When Methodists have used this practice, when they have “watched over one another in love,” God has consistently blessed the people called Methodists. The strategic significance of the class meeting as the fuel of Methodism as a missional movement has been widely recognized by historians. There is no reason we cannot retrieve a version of this practice in our own day. I am certain that if we do, God will not fail to bless the undertaking and pour out the Spirit in renewing and recreating ways. May it be so! Amen.

[1] John Wesley, “The Large Minutes”; in The Works of John Wesley, vol. 10 The Methodist Societies The Minutes of Conference, edited by Henry D. Rack (Nashville, TN: Abingdon, 2011), 855-857.

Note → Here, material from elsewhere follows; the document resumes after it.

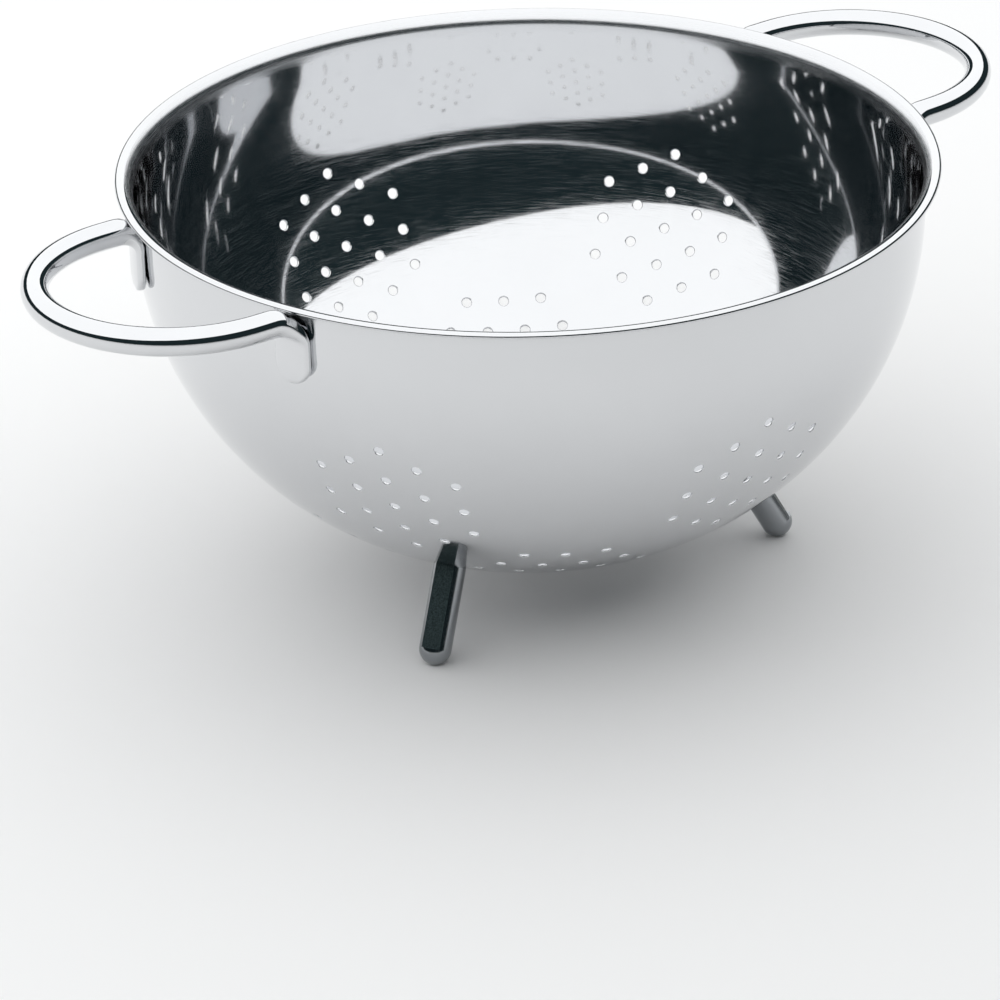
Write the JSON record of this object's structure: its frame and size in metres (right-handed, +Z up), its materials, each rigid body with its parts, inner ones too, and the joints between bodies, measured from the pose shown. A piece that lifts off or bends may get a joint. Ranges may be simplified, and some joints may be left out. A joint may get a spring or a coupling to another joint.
{
  "type": "colander",
  "caption": "Round-bottomed steel colander with clusters of round drain holes, an outward-turned lip, bent-rod side handles and round-ended pin feet.",
  "frame": {"origin": "on the bowl's axis, on the plane the feet stand on", "axes": "+Z up along the bowl's axis, +X towards one handle, so the handles lie along X"},
  "size_m": [0.33, 0.24, 0.1295],
  "materials": {
    "bowl_steel": "bright polish with a faint grain round the bowl",
    "rod_steel": "mirror polish",
    "foot_steel": "polish"
  },
  "bodies": {
    "root": {"bowl": "bowl_steel", "handle_left": "rod_steel", "handle_right": "rod_steel", "foot_1": "foot_steel", "foot_2": "foot_steel", "foot_3": "foot_steel"}
  },
  "joints": []
}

[2] Wesley, “A Plain Account of the People Called Methodists”; in The Works of John Wesley vol. 9 The Methodist Societies History, Nature, and Design, edited by Rupert E. Davies (Nashville, TN: Abingdon, 1989), 262.

[3] 1798 Doctrines and Discipline of the Methodist Episcopal Church, 147-148.

[4] Roger Finke and Rodney Stark, The Churching of America, 1776-2005: Winners and Losers in Our Religious Economy. (New Brunswick, NJ: Rutgers University Press, 2008), 56.

[5] John Wesley, “Rules of the Band Societies”; in The Works of John Wesley, 9:77.